Four policemen were killed Saturday in a bomb blast set off by suspected Islamist militants in Indian Kashmir, police and reports said, marking a deadly start to the new year in the restive valley.
They were on patrol when the improvised explosive device (IED) exploded in Sopore, some 50 kilometres (30 miles) from the main city of Srinagar.
“IED blast in Sopore. Four policemen martyred,” Jammu and Kashmir police said on Twitter.
The bomb was planted by militants near a shop amid a strike called by separatists, the Press Trust of India and other local media said.
The latest incident comes during a spike in violence in the disputed region which is claimed in full by India and Pakistan.
Last week four Indian soldiers were killed in an attack by armed militants who stormed a paramilitary camp outside Srinagar.
Kashmir was divided between India and Pakistan at the end of British colonial rule over the subcontinent in 1947.

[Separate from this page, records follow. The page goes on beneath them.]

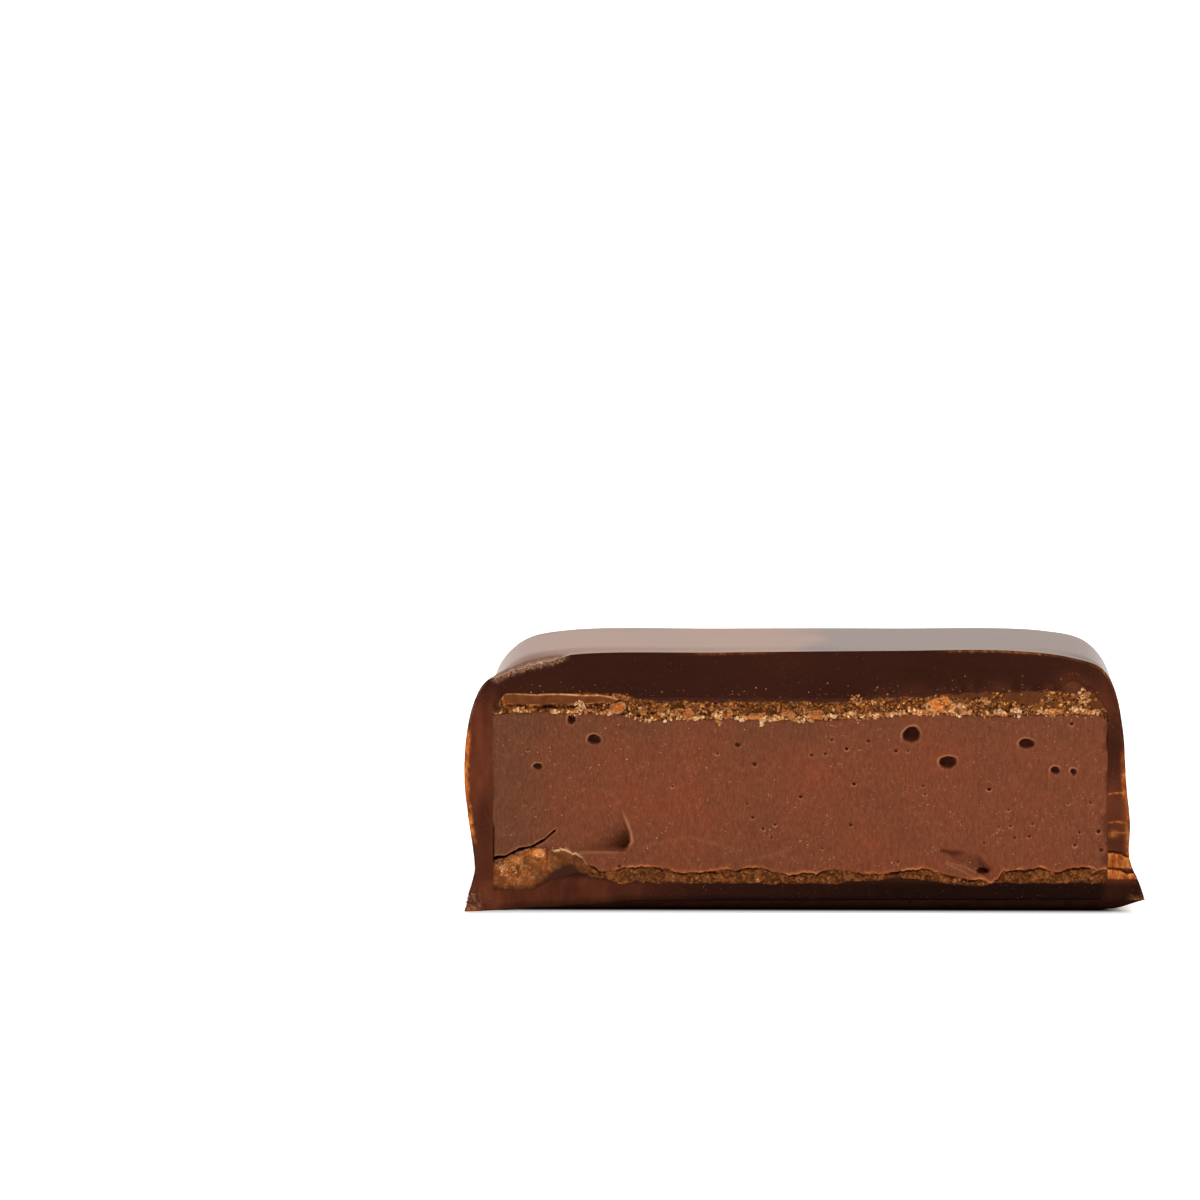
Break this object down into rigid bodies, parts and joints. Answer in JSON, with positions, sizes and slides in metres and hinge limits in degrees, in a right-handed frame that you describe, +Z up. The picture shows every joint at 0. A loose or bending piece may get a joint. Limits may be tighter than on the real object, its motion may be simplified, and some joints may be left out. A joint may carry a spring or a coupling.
{
  "type": "chocolate bonbon, cut half",
  "caption": "Half of a square enrobed chocolate bonbon, cut through to show ganache between crumbly praline layers.",
  "frame": {"origin": "middle of the underside's bounding box, on the surface that the bonbon rests on", "axes": "+X along the cut face to the right as it is seen, +Y from the cut face to the far wall, +Z up"},
  "size_m": [0.0332, 0.016, 0.0129],
  "materials": {
    "coat": "glossy dark chocolate with milk chocolate marbling, satin where it was cut",
    "ganache": "satin, smooth, with small air bubbles and knife marks",
    "praline": "matte, crumbly, with golden toasted crumbs"
  },
  "bodies": {
    "root": {"coat": "coat", "ganache": "ganache", "praline_top": "praline", "praline_base": "praline"}
  },
  "joints": []
}
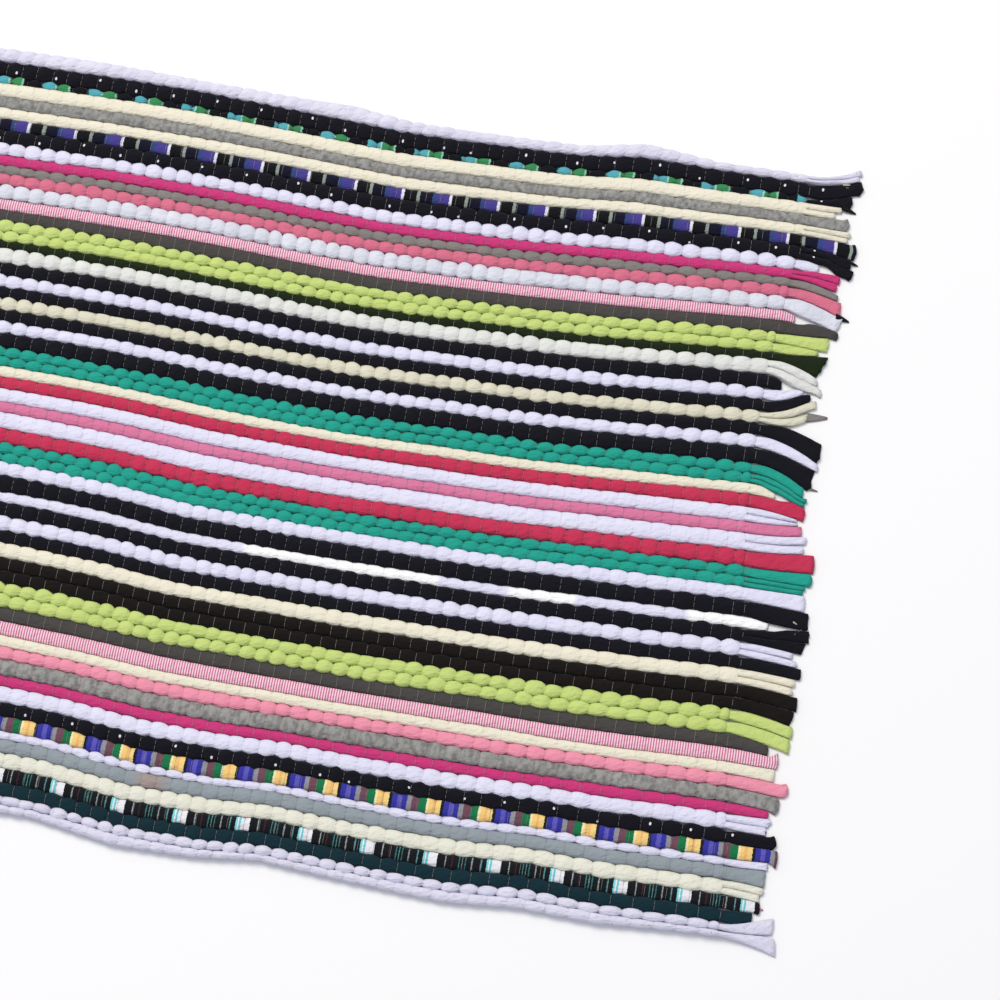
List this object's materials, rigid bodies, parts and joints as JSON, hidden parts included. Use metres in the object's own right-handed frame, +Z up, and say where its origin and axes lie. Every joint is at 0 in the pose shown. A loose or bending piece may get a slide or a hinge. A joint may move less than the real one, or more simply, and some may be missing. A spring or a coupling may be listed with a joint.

Since 1989, rebel groups have been fighting roughly half a million Indian soldiers deployed in the territory, seeking independence for the former Himalayan kingdom or its merger with neighbouring Pakistan.
The fighting has left tens of thousands, mostly civilians, dead.
Last year 206 suspected militants, 57 civilians and 78 Indian security forces personnel were killed, making it the deadliest year in a decade.
New Delhi accuses Pakistan of sending militants across the disputed border in Kashmir to launch attacks on Indian forces.
Islamabad denies the allegations, saying it ony provides moral and diplomatic support to the Kashmiri struggle for the right to self-determination.